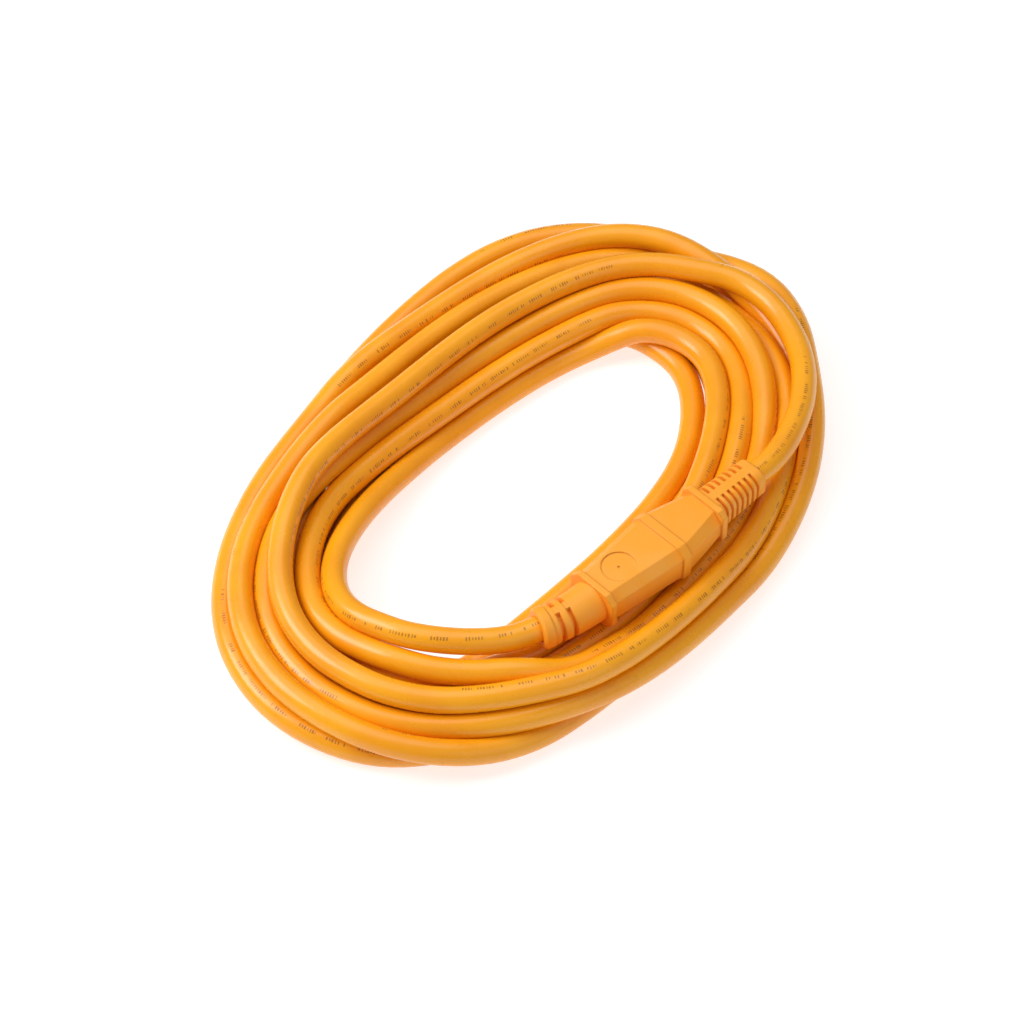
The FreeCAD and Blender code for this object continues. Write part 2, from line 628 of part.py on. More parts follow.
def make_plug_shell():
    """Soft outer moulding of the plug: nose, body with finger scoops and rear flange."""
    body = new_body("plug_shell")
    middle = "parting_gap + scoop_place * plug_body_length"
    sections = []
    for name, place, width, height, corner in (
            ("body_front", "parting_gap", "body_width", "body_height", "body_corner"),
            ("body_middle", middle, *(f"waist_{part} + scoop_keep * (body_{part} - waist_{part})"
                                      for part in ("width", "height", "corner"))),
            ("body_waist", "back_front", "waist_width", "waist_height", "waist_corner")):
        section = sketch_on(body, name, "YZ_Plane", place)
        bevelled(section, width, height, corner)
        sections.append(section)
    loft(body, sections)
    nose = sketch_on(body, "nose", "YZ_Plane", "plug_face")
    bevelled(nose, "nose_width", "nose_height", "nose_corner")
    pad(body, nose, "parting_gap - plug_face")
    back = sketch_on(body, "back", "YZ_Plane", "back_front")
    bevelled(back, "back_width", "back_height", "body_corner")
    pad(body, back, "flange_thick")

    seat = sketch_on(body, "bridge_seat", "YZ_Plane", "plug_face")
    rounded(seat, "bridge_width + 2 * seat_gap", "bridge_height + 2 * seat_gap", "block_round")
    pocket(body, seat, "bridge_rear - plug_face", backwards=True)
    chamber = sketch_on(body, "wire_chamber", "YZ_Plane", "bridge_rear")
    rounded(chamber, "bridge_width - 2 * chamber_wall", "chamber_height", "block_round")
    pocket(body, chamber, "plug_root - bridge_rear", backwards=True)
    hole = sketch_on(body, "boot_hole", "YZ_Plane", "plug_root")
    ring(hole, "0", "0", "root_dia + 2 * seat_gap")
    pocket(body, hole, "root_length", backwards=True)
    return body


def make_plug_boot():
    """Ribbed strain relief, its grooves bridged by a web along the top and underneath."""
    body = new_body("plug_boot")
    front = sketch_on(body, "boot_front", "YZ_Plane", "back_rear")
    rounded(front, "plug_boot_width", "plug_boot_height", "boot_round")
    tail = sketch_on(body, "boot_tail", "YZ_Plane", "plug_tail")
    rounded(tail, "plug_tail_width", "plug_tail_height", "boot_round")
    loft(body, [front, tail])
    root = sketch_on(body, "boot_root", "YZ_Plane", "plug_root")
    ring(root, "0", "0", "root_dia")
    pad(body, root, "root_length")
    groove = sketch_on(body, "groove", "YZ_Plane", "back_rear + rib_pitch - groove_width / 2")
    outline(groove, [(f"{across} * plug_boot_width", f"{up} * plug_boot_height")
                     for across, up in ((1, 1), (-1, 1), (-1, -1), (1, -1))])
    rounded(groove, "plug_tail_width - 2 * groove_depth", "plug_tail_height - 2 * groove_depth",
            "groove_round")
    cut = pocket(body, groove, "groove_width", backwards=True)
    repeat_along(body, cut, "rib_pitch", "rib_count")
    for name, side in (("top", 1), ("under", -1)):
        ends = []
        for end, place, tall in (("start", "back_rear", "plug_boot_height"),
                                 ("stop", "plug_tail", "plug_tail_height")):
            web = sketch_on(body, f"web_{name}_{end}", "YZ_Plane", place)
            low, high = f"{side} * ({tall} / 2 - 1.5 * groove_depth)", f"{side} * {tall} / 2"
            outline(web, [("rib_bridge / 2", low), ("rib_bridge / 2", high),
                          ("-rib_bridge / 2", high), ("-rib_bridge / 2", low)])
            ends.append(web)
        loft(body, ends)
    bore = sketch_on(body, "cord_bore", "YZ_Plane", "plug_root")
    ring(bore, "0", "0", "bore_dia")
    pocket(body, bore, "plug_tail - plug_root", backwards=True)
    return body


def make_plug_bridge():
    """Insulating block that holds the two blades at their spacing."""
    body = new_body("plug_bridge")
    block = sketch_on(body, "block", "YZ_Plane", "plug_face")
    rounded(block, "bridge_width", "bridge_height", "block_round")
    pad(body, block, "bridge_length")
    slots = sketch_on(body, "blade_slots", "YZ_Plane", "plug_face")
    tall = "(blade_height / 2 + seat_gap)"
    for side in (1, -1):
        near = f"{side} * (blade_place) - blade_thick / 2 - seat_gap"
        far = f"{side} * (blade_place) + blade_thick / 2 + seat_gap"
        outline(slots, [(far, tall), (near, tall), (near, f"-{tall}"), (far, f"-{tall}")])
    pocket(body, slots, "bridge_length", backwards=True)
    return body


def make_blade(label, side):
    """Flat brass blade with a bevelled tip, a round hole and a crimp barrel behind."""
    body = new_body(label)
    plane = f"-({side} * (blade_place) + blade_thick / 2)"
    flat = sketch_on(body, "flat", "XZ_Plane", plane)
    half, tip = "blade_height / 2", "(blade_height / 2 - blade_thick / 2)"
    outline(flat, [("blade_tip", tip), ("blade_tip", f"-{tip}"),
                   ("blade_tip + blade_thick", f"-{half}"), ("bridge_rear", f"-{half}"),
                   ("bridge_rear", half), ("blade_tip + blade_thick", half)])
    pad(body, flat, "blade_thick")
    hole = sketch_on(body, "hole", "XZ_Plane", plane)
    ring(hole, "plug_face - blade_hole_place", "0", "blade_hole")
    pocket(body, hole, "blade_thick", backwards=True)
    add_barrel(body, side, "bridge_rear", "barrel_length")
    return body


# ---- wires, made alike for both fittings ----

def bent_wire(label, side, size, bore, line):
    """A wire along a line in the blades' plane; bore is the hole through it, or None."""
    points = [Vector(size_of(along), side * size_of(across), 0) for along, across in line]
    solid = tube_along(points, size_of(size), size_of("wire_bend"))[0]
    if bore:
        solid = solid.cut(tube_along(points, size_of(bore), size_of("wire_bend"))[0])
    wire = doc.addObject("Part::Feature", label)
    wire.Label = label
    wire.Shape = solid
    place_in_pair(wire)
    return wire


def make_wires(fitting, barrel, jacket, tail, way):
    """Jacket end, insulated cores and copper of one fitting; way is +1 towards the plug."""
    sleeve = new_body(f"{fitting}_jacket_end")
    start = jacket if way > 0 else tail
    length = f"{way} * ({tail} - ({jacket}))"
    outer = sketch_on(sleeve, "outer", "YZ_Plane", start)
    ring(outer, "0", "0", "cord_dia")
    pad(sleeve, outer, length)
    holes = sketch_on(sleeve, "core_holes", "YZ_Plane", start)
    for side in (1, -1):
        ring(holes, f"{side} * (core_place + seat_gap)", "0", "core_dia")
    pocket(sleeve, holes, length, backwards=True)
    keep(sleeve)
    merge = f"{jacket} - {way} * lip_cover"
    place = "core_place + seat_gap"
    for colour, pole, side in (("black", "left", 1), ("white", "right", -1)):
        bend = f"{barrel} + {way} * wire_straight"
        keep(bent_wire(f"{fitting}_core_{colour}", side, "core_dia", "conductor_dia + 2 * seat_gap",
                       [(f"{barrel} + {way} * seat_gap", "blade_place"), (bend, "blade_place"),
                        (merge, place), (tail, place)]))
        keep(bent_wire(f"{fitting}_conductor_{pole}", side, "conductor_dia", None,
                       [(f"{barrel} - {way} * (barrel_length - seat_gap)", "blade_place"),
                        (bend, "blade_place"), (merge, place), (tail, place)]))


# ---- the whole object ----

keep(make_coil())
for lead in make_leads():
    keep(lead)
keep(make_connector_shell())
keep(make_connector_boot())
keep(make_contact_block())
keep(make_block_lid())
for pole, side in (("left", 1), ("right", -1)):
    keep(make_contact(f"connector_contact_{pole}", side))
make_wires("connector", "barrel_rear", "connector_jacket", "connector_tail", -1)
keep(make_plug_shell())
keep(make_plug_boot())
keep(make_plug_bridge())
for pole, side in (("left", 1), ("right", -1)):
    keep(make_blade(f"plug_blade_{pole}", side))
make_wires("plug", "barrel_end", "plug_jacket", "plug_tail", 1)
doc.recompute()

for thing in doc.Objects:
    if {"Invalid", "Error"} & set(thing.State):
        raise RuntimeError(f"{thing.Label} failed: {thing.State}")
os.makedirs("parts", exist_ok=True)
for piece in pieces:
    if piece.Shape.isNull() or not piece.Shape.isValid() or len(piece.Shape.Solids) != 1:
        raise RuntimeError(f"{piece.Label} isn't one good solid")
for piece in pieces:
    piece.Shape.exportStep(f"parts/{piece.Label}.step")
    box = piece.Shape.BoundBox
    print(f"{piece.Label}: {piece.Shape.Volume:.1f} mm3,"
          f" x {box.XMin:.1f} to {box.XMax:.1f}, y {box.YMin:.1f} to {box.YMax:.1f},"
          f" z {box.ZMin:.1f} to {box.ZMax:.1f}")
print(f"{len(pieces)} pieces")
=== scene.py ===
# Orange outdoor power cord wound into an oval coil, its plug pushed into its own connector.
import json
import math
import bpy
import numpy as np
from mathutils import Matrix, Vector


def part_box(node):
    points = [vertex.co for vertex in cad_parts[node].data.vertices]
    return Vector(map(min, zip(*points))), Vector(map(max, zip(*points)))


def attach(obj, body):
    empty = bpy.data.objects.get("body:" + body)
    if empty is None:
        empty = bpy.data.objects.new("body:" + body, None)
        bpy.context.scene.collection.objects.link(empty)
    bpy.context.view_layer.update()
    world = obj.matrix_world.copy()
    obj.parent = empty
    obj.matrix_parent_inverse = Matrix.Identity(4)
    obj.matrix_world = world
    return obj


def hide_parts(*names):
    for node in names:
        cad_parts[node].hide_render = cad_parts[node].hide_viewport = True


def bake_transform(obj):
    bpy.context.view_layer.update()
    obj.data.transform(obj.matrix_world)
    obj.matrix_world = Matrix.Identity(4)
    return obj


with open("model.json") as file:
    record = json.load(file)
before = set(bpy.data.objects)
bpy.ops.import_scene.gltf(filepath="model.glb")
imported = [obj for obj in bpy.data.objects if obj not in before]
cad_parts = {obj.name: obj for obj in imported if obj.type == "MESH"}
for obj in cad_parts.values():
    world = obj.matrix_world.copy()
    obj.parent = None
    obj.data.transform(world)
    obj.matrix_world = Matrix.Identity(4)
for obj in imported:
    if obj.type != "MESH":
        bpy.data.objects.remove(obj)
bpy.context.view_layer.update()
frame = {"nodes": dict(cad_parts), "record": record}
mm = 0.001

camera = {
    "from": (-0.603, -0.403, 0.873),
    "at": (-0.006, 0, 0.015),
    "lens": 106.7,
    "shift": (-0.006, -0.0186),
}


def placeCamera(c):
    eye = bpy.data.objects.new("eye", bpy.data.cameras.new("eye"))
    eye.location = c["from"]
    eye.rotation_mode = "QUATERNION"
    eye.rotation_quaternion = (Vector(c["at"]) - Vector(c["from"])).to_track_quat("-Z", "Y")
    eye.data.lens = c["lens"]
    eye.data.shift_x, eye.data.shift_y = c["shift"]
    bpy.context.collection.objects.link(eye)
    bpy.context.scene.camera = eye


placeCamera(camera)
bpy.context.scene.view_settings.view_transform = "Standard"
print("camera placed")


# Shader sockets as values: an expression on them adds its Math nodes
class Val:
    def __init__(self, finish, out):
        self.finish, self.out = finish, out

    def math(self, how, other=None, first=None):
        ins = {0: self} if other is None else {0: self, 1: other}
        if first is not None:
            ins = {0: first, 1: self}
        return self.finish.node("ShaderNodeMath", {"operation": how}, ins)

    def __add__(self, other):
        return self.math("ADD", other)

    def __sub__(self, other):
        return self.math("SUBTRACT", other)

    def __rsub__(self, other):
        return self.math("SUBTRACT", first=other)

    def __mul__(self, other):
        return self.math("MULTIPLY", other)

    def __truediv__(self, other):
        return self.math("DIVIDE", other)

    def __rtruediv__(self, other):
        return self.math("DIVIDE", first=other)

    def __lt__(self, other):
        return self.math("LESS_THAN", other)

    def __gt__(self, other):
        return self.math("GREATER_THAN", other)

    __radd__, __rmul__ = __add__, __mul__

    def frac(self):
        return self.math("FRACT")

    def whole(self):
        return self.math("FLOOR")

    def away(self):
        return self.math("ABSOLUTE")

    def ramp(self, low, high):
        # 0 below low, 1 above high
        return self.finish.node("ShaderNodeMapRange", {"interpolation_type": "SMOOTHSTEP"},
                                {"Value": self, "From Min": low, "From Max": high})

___

## Challenge
Starting at the line that contains "keep(make_coil())", repeat each line exactly, and stop after the line that contains "cad_parts[node].hide_render = cad_parts[node].hide_viewport".

## Reply
keep(make_coil())
for lead in make_leads():
    keep(lead)
keep(make_connector_shell())
keep(make_connector_boot())
keep(make_contact_block())
keep(make_block_lid())
for pole, side in (("left", 1), ("right", -1)):
    keep(make_contact(f"connector_contact_{pole}", side))
make_wires("connector", "barrel_rear", "connector_jacket", "connector_tail", -1)
keep(make_plug_shell())
keep(make_plug_boot())
keep(make_plug_bridge())
for pole, side in (("left", 1), ("right", -1)):
    keep(make_blade(f"plug_blade_{pole}", side))
make_wires("plug", "barrel_end", "plug_jacket", "plug_tail", 1)
doc.recompute()

for thing in doc.Objects:
    if {"Invalid", "Error"} & set(thing.State):
        raise RuntimeError(f"{thing.Label} failed: {thing.State}")
os.makedirs("parts", exist_ok=True)
for piece in pieces:
    if piece.Shape.isNull() or not piece.Shape.isValid() or len(piece.Shape.Solids) != 1:
        raise RuntimeError(f"{piece.Label} isn't one good solid")
for piece in pieces:
    piece.Shape.exportStep(f"parts/{piece.Label}.step")
    box = piece.Shape.BoundBox
    print(f"{piece.Label}: {piece.Shape.Volume:.1f} mm3,"
          f" x {box.XMin:.1f} to {box.XMax:.1f}, y {box.YMin:.1f} to {box.YMax:.1f},"
          f" z {box.ZMin:.1f} to {box.ZMax:.1f}")
print(f"{len(pieces)} pieces")
=== scene.py ===
# Orange outdoor power cord wound into an oval coil, its plug pushed into its own connector.
import json
import math
import bpy
import numpy as np
from mathutils import Matrix, Vector


def part_box(node):
    points = [vertex.co for vertex in cad_parts[node].data.vertices]
    return Vector(map(min, zip(*points))), Vector(map(max, zip(*points)))


def attach(obj, body):
    empty = bpy.data.objects.get("body:" + body)
    if empty is None:
        empty = bpy.data.objects.new("body:" + body, None)
        bpy.context.scene.collection.objects.link(empty)
    bpy.context.view_layer.update()
    world = obj.matrix_world.copy()
    obj.parent = empty
    obj.matrix_parent_inverse = Matrix.Identity(4)
    obj.matrix_world = world
    return obj


def hide_parts(*names):
    for node in names:
        cad_parts[node].hide_render = cad_parts[node].hide_viewport = True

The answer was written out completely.